> [Exercise description]
Every line below is to be quoted exactly, with nothing added or dropped.

======== Collected data ========

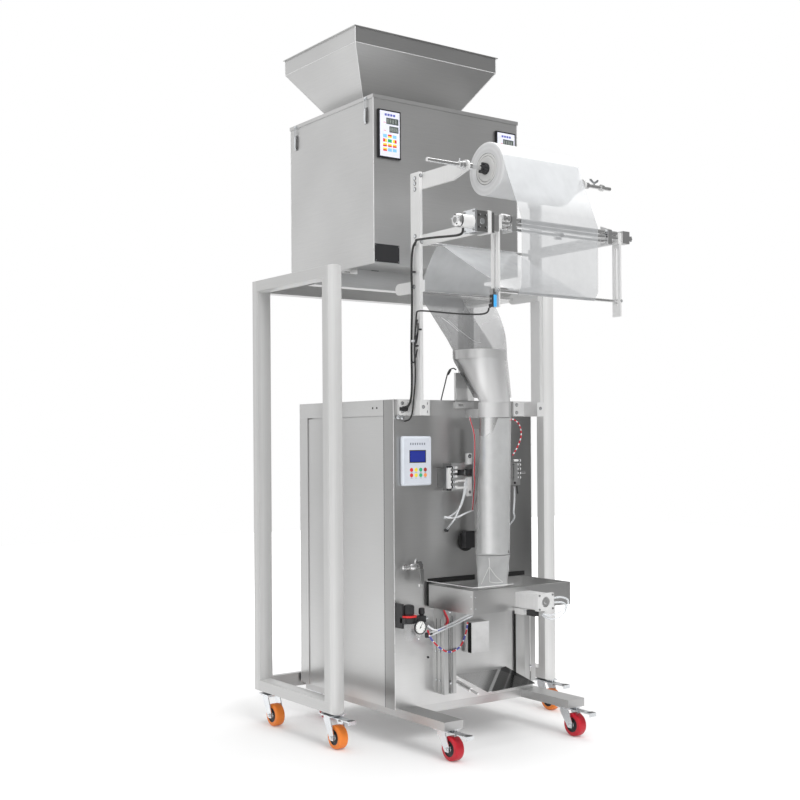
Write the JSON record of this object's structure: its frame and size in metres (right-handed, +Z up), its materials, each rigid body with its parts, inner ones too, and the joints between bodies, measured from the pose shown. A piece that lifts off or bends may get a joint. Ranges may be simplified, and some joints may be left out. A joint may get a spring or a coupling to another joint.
{
  "type": "weighing and filling machine",
  "caption": "Upright weighing and bag filling machine: hopper-fed weigher on a wheeled gantry, over a cabinet with film roll, feed rollers, forming funnel, tube and sealing jaws.",
  "frame": {"origin": "on the floor, under the centre of the machine's bounding box", "axes": "+Z up, -Y towards the side with the film roll and the forming funnel, +X to the right when seen from there"},
  "size_m": [0.962, 1.098, 2.306],
  "materials": {
    "steel": "satin brushed stainless steel",
    "frame_steel": "satin stainless steel",
    "polished_steel": "polished stainless steel",
    "zinc": "bright zinc-plated steel",
    "light_alloy": "clear anodised",
    "orange_tyre": "moulded orange tread on a black core",
    "red_tyre": "moulded red tread on a black core",
    "panel": "membrane panel",
    "white_plastic": "moulded",
    "blue_plastic": "moulded",
    "black_plastic": "moulded",
    "film": "clear polyethylene film",
    "film_roll": "wound clear film",
    "glass": "clear bowl",
    "rubber": "cable sheath"
  },
  "bodies": {
    "machine": {"gantry_portal_left": "frame_steel", "gantry_portal_right": "frame_steel", "gantry_front_beam": "frame_steel", "gantry_rear_beams": "frame_steel", "weigher_feet": "steel", "weigher_body": "steel", "weigher_lid": "steel", "feed_hopper": "steel", "cabinet_body": "steel", "cabinet_cap": "steel", "skid_left": "steel", "skid_right": "steel", "skid_ties": "steel", "jaw_frame": "steel", "jaw_supports": "steel", "front_brackets": "steel", "discharge_chute": "steel", "sealing_bars": "steel", "weigher_panels": "panel", "lid_latches": "zinc", "caster_heads": "zinc", "film_frame_left": "light_alloy", "film_frame_right": "light_alloy", "hangers": "light_alloy", "gear_motor": "light_alloy", "feed_plates": "light_alloy", "jaw_cylinder": "light_alloy", "roll_shaft": "polished_steel", "cross_rods": "polished_steel", "feed_rollers": "polished_steel", "dancer_rod": "polished_steel", "forming_funnel": "polished_steel", "forming_tube": "polished_steel", "air_unit": "black_plastic", "air_bowls": "glass", "motor_cord": "rubber", "eye_cord": "rubber", "film_web": "film", "film_tube": "film", "photo_eye": "blue_plastic", "control_unit": "white_plastic"},
    "fork_orange_front_left": {"caster_fork_orange_front_left": "zinc"},
    "wheel_orange_front_left": {"caster_wheel_orange_front_left": "orange_tyre"},
    "fork_orange_front_right": {"caster_fork_orange_front_right": "zinc"},
    "wheel_orange_front_right": {"caster_wheel_orange_front_right": "orange_tyre"},
    "fork_orange_rear_left": {"caster_fork_orange_rear_left": "zinc"},
    "wheel_orange_rear_left": {"caster_wheel_orange_rear_left": "orange_tyre"},
    "fork_orange_rear_right": {"caster_fork_orange_rear_right": "zinc"},
    "wheel_orange_rear_right": {"caster_wheel_orange_rear_right": "orange_tyre"},
    "fork_red_front_left": {"caster_fork_red_front_left": "zinc"},
    "wheel_red_front_left": {"caster_wheel_red_front_left": "red_tyre"},
    "fork_red_front_right": {"caster_fork_red_front_right": "zinc"},
    "wheel_red_front_right": {"caster_wheel_red_front_right": "red_tyre"},
    "fork_red_rear_left": {"caster_fork_red_rear_left": "zinc"},
    "wheel_red_rear_left": {"caster_wheel_red_rear_left": "red_tyre"},
    "fork_red_rear_right": {"caster_fork_red_rear_right": "zinc"},
    "wheel_red_rear_right": {"caster_wheel_red_rear_right": "red_tyre"},
    "roll": {"film_roll": "film_roll", "core_plugs": "black_plastic"}
  },
  "joints": [
    {"name": "swivel_orange_front_left", "type": "hinge", "parent": "machine", "child": "fork_orange_front_left", "pos_m": [-0.45, 0.043, 0.105], "axis": [0, 0, 1], "continuous": true},
    {"name": "spin_orange_front_left", "type": "hinge", "parent": "fork_orange_front_left", "child": "wheel_orange_front_left", "pos_m": [-0.45, 0.013, 0.0375], "axis": [1, 0, 0], "continuous": true},
    {"name": "swivel_orange_front_right", "type": "hinge", "parent": "machine", "child": "fork_orange_front_right", "pos_m": [0.45, 0.043, 0.105], "axis": [0, 0, 1], "continuous": true},
    {"name": "spin_orange_front_right", "type": "hinge", "parent": "fork_orange_front_right", "child": "wheel_orange_front_right", "pos_m": [0.45, 0.013, 0.0375], "axis": [1, 0, 0], "continuous": true},
    {"name": "swivel_orange_rear_left", "type": "hinge", "parent": "machine", "child": "fork_orange_rear_left", "pos_m": [-0.45, 0.429, 0.105], "axis": [0, 0, 1], "continuous": true},
    {"name": "spin_orange_rear_left", "type": "hinge", "parent": "fork_orange_rear_left", "child": "wheel_orange_rear_left", "pos_m": [-0.45, 0.399, 0.0375], "axis": [1, 0, 0], "continuous": true},
    {"name": "swivel_orange_rear_right", "type": "hinge", "parent": "machine", "child": "fork_orange_rear_right", "pos_m": [0.45, 0.429, 0.105], "axis": [0, 0, 1], "continuous": true},
    {"name": "spin_orange_rear_right", "type": "hinge", "parent": "fork_orange_rear_right", "child": "wheel_orange_rear_right", "pos_m": [0.45, 0.399, 0.0375], "axis": [1, 0, 0], "continuous": true},
    {"name": "swivel_red_front_left", "type": "hinge", "parent": "machine", "child": "fork_red_front_left", "pos_m": [-0.252, -0.283, 0.093], "axis": [0, 0, 1], "continuous": true},
    {"name": "spin_red_front_left", "type": "hinge", "parent": "fork_red_front_left", "child": "wheel_red_front_left", "pos_m": [-0.252, -0.313, 0.0375], "axis": [1, 0, 0], "continuous": true},
    {"name": "swivel_red_front_right", "type": "hinge", "parent": "machine", "child": "fork_red_front_right", "pos_m": [0.252, -0.283, 0.093], "axis": [0, 0, 1], "continuous": true},
    {"name": "spin_red_front_right", "type": "hinge", "parent": "fork_red_front_right", "child": "wheel_red_front_right", "pos_m": [0.252, -0.313, 0.0375], "axis": [1, 0, 0], "continuous": true},
    {"name": "swivel_red_rear_left", "type": "hinge", "parent": "machine", "child": "fork_red_rear_left", "pos_m": [-0.252, 0.413, 0.093], "axis": [0, 0, 1], "continuous": true},
    {"name": "spin_red_rear_left", "type": "hinge", "parent": "fork_red_rear_left", "child": "wheel_red_rear_left", "pos_m": [-0.252, 0.383, 0.0375], "axis": [1, 0, 0], "continuous": true},
    {"name": "swivel_red_rear_right", "type": "hinge", "parent": "machine", "child": "fork_red_rear_right", "pos_m": [0.252, 0.413, 0.093], "axis": [0, 0, 1], "continuous": true},
    {"name": "spin_red_rear_right", "type": "hinge", "parent": "fork_red_rear_right", "child": "wheel_red_rear_right", "pos_m": [0.252, 0.383, 0.0375], "axis": [1, 0, 0], "continuous": true},
    {"name": "roll_spin", "type": "hinge", "parent": "machine", "child": "roll", "pos_m": [0, -0.377, 1.77], "axis": [1, 0, 0], "continuous": true}
  ]
}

========

> [Complete output]
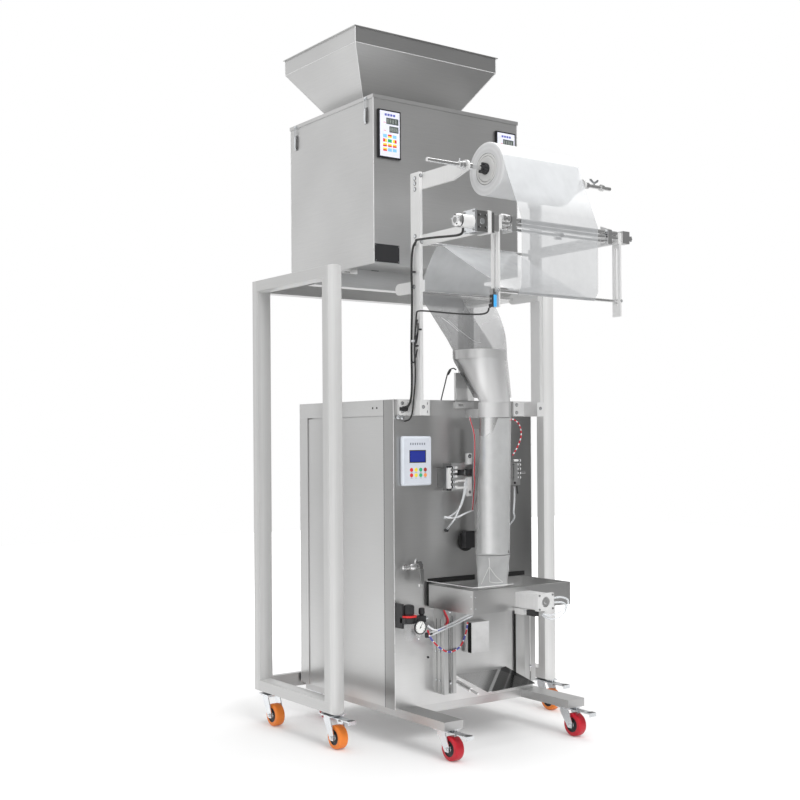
Write the JSON record of this object's structure: its frame and size in metres (right-handed, +Z up), its materials, each rigid body with its parts, inner ones too, and the joints between bodies, measured from the pose shown. A piece that lifts off or bends may get a joint. Ranges may be simplified, and some joints may be left out. A joint may get a spring or a coupling to another joint.
{
  "type": "weighing and filling machine",
  "caption": "Upright weighing and bag filling machine: hopper-fed weigher on a wheeled gantry, over a cabinet with film roll, feed rollers, forming funnel, tube and sealing jaws.",
  "frame": {"origin": "on the floor, under the centre of the machine's bounding box", "axes": "+Z up, -Y towards the side with the film roll and the forming funnel, +X to the right when seen from there"},
  "size_m": [0.962, 1.098, 2.306],
  "materials": {
    "steel": "satin brushed stainless steel",
    "frame_steel": "satin stainless steel",
    "polished_steel": "polished stainless steel",
    "zinc": "bright zinc-plated steel",
    "light_alloy": "clear anodised",
    "orange_tyre": "moulded orange tread on a black core",
    "red_tyre": "moulded red tread on a black core",
    "panel": "membrane panel",
    "white_plastic": "moulded",
    "blue_plastic": "moulded",
    "black_plastic": "moulded",
    "film": "clear polyethylene film",
    "film_roll": "wound clear film",
    "glass": "clear bowl",
    "rubber": "cable sheath"
  },
  "bodies": {
    "machine": {"gantry_portal_left": "frame_steel", "gantry_portal_right": "frame_steel", "gantry_front_beam": "frame_steel", "gantry_rear_beams": "frame_steel", "weigher_feet": "steel", "weigher_body": "steel", "weigher_lid": "steel", "feed_hopper": "steel", "cabinet_body": "steel", "cabinet_cap": "steel", "skid_left": "steel", "skid_right": "steel", "skid_ties": "steel", "jaw_frame": "steel", "jaw_supports": "steel", "front_brackets": "steel", "discharge_chute": "steel", "sealing_bars": "steel", "weigher_panels": "panel", "lid_latches": "zinc", "caster_heads": "zinc", "film_frame_left": "light_alloy", "film_frame_right": "light_alloy", "hangers": "light_alloy", "gear_motor": "light_alloy", "feed_plates": "light_alloy", "jaw_cylinder": "light_alloy", "roll_shaft": "polished_steel", "cross_rods": "polished_steel", "feed_rollers": "polished_steel", "dancer_rod": "polished_steel", "forming_funnel": "polished_steel", "forming_tube": "polished_steel", "air_unit": "black_plastic", "air_bowls": "glass", "motor_cord": "rubber", "eye_cord": "rubber", "film_web": "film", "film_tube": "film", "photo_eye": "blue_plastic", "control_unit": "white_plastic"},
    "fork_orange_front_left": {"caster_fork_orange_front_left": "zinc"},
    "wheel_orange_front_left": {"caster_wheel_orange_front_left": "orange_tyre"},
    "fork_orange_front_right": {"caster_fork_orange_front_right": "zinc"},
    "wheel_orange_front_right": {"caster_wheel_orange_front_right": "orange_tyre"},
    "fork_orange_rear_left": {"caster_fork_orange_rear_left": "zinc"},
    "wheel_orange_rear_left": {"caster_wheel_orange_rear_left": "orange_tyre"},
    "fork_orange_rear_right": {"caster_fork_orange_rear_right": "zinc"},
    "wheel_orange_rear_right": {"caster_wheel_orange_rear_right": "orange_tyre"},
    "fork_red_front_left": {"caster_fork_red_front_left": "zinc"},
    "wheel_red_front_left": {"caster_wheel_red_front_left": "red_tyre"},
    "fork_red_front_right": {"caster_fork_red_front_right": "zinc"},
    "wheel_red_front_right": {"caster_wheel_red_front_right": "red_tyre"},
    "fork_red_rear_left": {"caster_fork_red_rear_left": "zinc"},
    "wheel_red_rear_left": {"caster_wheel_red_rear_left": "red_tyre"},
    "fork_red_rear_right": {"caster_fork_red_rear_right": "zinc"},
    "wheel_red_rear_right": {"caster_wheel_red_rear_right": "red_tyre"},
    "roll": {"film_roll": "film_roll", "core_plugs": "black_plastic"}
  },
  "joints": [
    {"name": "swivel_orange_front_left", "type": "hinge", "parent": "machine", "child": "fork_orange_front_left", "pos_m": [-0.45, 0.043, 0.105], "axis": [0, 0, 1], "continuous": true},
    {"name": "spin_orange_front_left", "type": "hinge", "parent": "fork_orange_front_left", "child": "wheel_orange_front_left", "pos_m": [-0.45, 0.013, 0.0375], "axis": [1, 0, 0], "continuous": true},
    {"name": "swivel_orange_front_right", "type": "hinge", "parent": "machine", "child": "fork_orange_front_right", "pos_m": [0.45, 0.043, 0.105], "axis": [0, 0, 1], "continuous": true},
    {"name": "spin_orange_front_right", "type": "hinge", "parent": "fork_orange_front_right", "child": "wheel_orange_front_right", "pos_m": [0.45, 0.013, 0.0375], "axis": [1, 0, 0], "continuous": true},
    {"name": "swivel_orange_rear_left", "type": "hinge", "parent": "machine", "child": "fork_orange_rear_left", "pos_m": [-0.45, 0.429, 0.105], "axis": [0, 0, 1], "continuous": true},
    {"name": "spin_orange_rear_left", "type": "hinge", "parent": "fork_orange_rear_left", "child": "wheel_orange_rear_left", "pos_m": [-0.45, 0.399, 0.0375], "axis": [1, 0, 0], "continuous": true},
    {"name": "swivel_orange_rear_right", "type": "hinge", "parent": "machine", "child": "fork_orange_rear_right", "pos_m": [0.45, 0.429, 0.105], "axis": [0, 0, 1], "continuous": true},
    {"name": "spin_orange_rear_right", "type": "hinge", "parent": "fork_orange_rear_right", "child": "wheel_orange_rear_right", "pos_m": [0.45, 0.399, 0.0375], "axis": [1, 0, 0], "continuous": true},
    {"name": "swivel_red_front_left", "type": "hinge", "parent": "machine", "child": "fork_red_front_left", "pos_m": [-0.252, -0.283, 0.093], "axis": [0, 0, 1], "continuous": true},
    {"name": "spin_red_front_left", "type": "hinge", "parent": "fork_red_front_left", "child": "wheel_red_front_left", "pos_m": [-0.252, -0.313, 0.0375], "axis": [1, 0, 0], "continuous": true},
    {"name": "swivel_red_front_right", "type": "hinge", "parent": "machine", "child": "fork_red_front_right", "pos_m": [0.252, -0.283, 0.093], "axis": [0, 0, 1], "continuous": true},
    {"name": "spin_red_front_right", "type": "hinge", "parent": "fork_red_front_right", "child": "wheel_red_front_right", "pos_m": [0.252, -0.313, 0.0375], "axis": [1, 0, 0], "continuous": true},
    {"name": "swivel_red_rear_left", "type": "hinge", "parent": "machine", "child": "fork_red_rear_left", "pos_m": [-0.252, 0.413, 0.093], "axis": [0, 0, 1], "continuous": true},
    {"name": "spin_red_rear_left", "type": "hinge", "parent": "fork_red_rear_left", "child": "wheel_red_rear_left", "pos_m": [-0.252, 0.383, 0.0375], "axis": [1, 0, 0], "continuous": true},
    {"name": "swivel_red_rear_right", "type": "hinge", "parent": "machine", "child": "fork_red_rear_right", "pos_m": [0.252, 0.413, 0.093], "axis": [0, 0, 1], "continuous": true},
    {"name": "spin_red_rear_right", "type": "hinge", "parent": "fork_red_rear_right", "child": "wheel_red_rear_right", "pos_m": [0.252, 0.383, 0.0375], "axis": [1, 0, 0], "continuous": true},
    {"name": "roll_spin", "type": "hinge", "parent": "machine", "child": "roll", "pos_m": [0, -0.377, 1.77], "axis": [1, 0, 0], "continuous": true}
  ]
}